U.S. District Judge Adrienne Nelson determined that merging the two largest traditional grocery chains would likely stifle competition, raise consumer prices, and weaken unionized workers’ bargaining power. Her ruling followed a three-week trial featuring testimony from executives, economists, and union representatives.
The FTC argued that combining Kroger and Albertsons would eliminate critical competition in the grocery sector, ultimately hurting shoppers. FTC spokesperson Douglas Farrar hailed the decision as “a win for competition in the grocery market.”
Kroger and Albertsons defended the merger, asserting that combining operations would drive down prices through improved efficiency and strengthen their ability to compete against large non-union retailers like Walmart, Amazon, and Costco.

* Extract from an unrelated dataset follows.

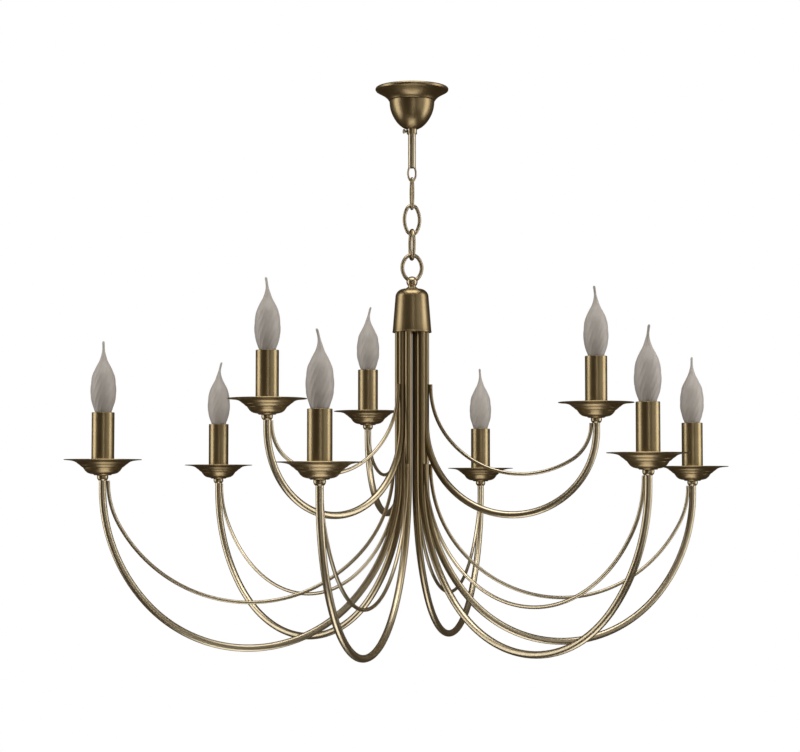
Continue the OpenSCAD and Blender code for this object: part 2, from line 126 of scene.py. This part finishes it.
# Brass, toned brown and lacquered satin. The polished high spots stay pale; the hollows darken to brown
# patina, which also stands in for their shade (painted shade).
def agedBrass(name, look):
    material, tree = newMaterial(name)
    place = addNode(tree, "ShaderNodeTexCoord").outputs["Object"]
    cloud = addNode(tree, "ShaderNodeTexNoise",
                    {"Scale": 1 / (look["cloudMm"] * mm), "Detail": 3, "Roughness": 0.55}, {"Vector": place})
    tone = mixTones(tree, look["dark"], look["light"], cloud.outputs["Fac"])
    toned = tone
    # painted shade: the tube turns darker brown close to the stem's axis, where the arms crowd together
    if "bundleShade" in look:
        flat = addNode(tree, "ShaderNodeVectorMath", {"operation": "MULTIPLY", 1: (1, 1, 0)}, {0: place})
        reach = addNode(tree, "ShaderNodeVectorMath", {"operation": "LENGTH"}, {0: flat.outputs[0]})
        inside, outside = look["bundleShade"]
        outOfShade = addNode(tree, "ShaderNodeMapRange", {"From Min": inside * mm, "From Max": outside * mm},
                         {"Value": reach.outputs["Value"]})
        toned = addNode(tree, "ShaderNodeMix", {"data_type": "RGBA", 6: linear(look["patinaAndShade"])},
                        {0: outOfShade.outputs[0], 7: tone.outputs[2]})
    if look["lines"] == "turned":
        # the hollows darken to the patina colour: the brass's own patina there, and painted shade as well
        deep, level = look["hollows"]
        hollow = addNode(tree, "ShaderNodeMapRange", {"From Min": deep, "From Max": level},
                         {"Value": addNode(tree, "ShaderNodeNewGeometry").outputs["Pointiness"]})
        toned = addNode(tree, "ShaderNodeMix", {"data_type": "RGBA", 6: linear(look["patinaAndShade"])},
                        {0: hollow.outputs[0], 7: tone.outputs[2]})
        along = addNode(tree, "ShaderNodeAttribute", {"attribute_name": "along"}).outputs["Fac"]
        strokes = addNode(tree, "ShaderNodeTexNoise",
                          {"noise_dimensions": "1D", "Scale": 1 / (look["lineMm"] * mm), "Detail": 2},
                          {"W": along})
    else:
        stretched = addNode(tree, "ShaderNodeMapping", {"Scale": look["stretch"]}, {"Vector": place})
        strokes = addNode(tree, "ShaderNodeTexNoise", {"Scale": 1 / (look["lineMm"] * mm), "Detail": 2},
                          {"Vector": stretched.outputs[0]})
    satin = addNode(tree, "ShaderNodeMapRange", {"To Min": look["rough"][0], "To Max": look["rough"][1]},
                    {"Value": strokes.outputs["Fac"]})
    bump = addNode(tree, "ShaderNodeBump", {"Strength": look["bump"], "Distance": bumpDepth},
                   {"Height": strokes.outputs["Fac"]})
    closeMaterial(tree, {"Metallic": 1}, {"Base Color": toned.outputs[2], "Roughness": satin.outputs[0],
                                         "Normal": bump.outputs[0]})
    return material


# Spun sheet keeps most of its brown tone. Real tool marks are about 0.2 mm apart, too fine to show.
spunLook = {
    "light": "#b39f7b", "dark": "#96825c", "cloudMm": 30,
    "patinaAndShade": "#4a3822",
    "hollows": (0.42, 0.5),    # pointiness that is all patina and painted shade, and none
    "lines": "turned", "lineMm": 2.6,
    "bump": 0.04, "rough": (0.32, 0.37),
}
# Drawn tube is rubbed back further, so it looks paler. Its die lines are also drawn coarser than real ones.
tubeLook = {
    "light": "#d6c9ad", "dark": "#bfb090", "cloudMm": 30,
    "lines": "drawn", "lineMm": 6, "stretch": (1, 1, 0.15),
    "bump": 0, "rough": (0.32, 0.35),
}
# Between the arms, close to the stem, the tube is painted browner: painted shade where the arms crowd
# together.
armLook = {**tubeLook, "patinaAndShade": "#9e8c6a", "bundleShade": (28, 90)}    # painted shade in full to here, gone from there
sleeveLook = {**tubeLook, "light": "#b7a580", "dark": "#9c8860"}
# Castings and wire are a little blotchy and as pale as the tube where they are rubbed.
castLook = {
    "light": "#cfc0a2", "dark": "#a08d6a", "cloudMm": 9,
    "lines": "cast", "lineMm": 4, "stretch": (1, 1, 1),
    "bump": 0.05, "rough": (0.26, 0.38),
}
spunBrass = agedBrass("agedBrassSpun", spunLook)
tubeBrass = agedBrass("agedBrassDrawnTube", tubeLook)
armBrass = agedBrass("agedBrassDrawnArm", armLook)
sleeveBrass = agedBrass("agedBrassDrawnSleeve", sleeveLook)
castBrass = agedBrass("agedBrassCast", castLook)


# Soda-lime glass, acid frosted and fluted: it scatters the light softly and hides the filament.
frostLook = {
    "light": "#b3aca4", "dark": "#a29b93", "hazeMm": 14,
    "grainMm": 0.9,        # real frosting is finer, and would not show
    "rough": (0.38, 0.55), "bump": 0.15, "through": 0.12, "ior": 1.5,
}


def frostedGlass(name, look):
    material, tree = newMaterial(name)
    place = addNode(tree, "ShaderNodeTexCoord").outputs["Object"]
    grain = addNode(tree, "ShaderNodeTexNoise", {"Scale": 1 / (look["grainMm"] * mm), "Detail": 3},
                    {"Vector": place})
    haze = addNode(tree, "ShaderNodeTexNoise", {"Scale": 1 / (look["hazeMm"] * mm), "Detail": 2},
                   {"Vector": place})
    tone = mixTones(tree, look["dark"], look["light"], haze.outputs["Fac"])
    satin = addNode(tree, "ShaderNodeMapRange", {"To Min": look["rough"][0], "To Max": look["rough"][1]},
                    {"Value": grain.outputs["Fac"]})
    bump = addNode(tree, "ShaderNodeBump", {"Strength": look["bump"], "Distance": bumpDepth},
                   {"Height": grain.outputs["Fac"]})
    closeMaterial(tree, {"IOR": look["ior"], "Transmission Weight": look["through"]},
                  {"Base Color": tone.outputs[2], "Roughness": satin.outputs[0], "Normal": bump.outputs[0]})
    return material


glass = frostedGlass("frostedGlass", frostLook)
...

Despite these claims, Judge Nelson found their proposed divestiture of 579 stores to C&S Wholesale Grocers inadequate, stating that C&S lacked the resources to effectively manage such a large-scale acquisition.
Statement from Krogers:
“Through its proposed merger with Albertsons, Kroger would invest more than $1 billion in lower grocery prices, invest an additional $1 billion in higher grocery worker wages, and invest an additional $1.3 billion to improve Albertsons stores. Kroger is disappointed in the opinions issued by the U.S. District Court for the District of Oregon and the Washington State Court, which overlook the substantial evidence presented at trial showing that a merger between Kroger and Albertsons would advance the company’s decades-long commitment to lowering prices, respecting collective bargaining agreements, and is in the best interests of customers, associates, and the broader competitive environment in a rapidly evolving grocery landscape. The Company is currently reviewing its options.”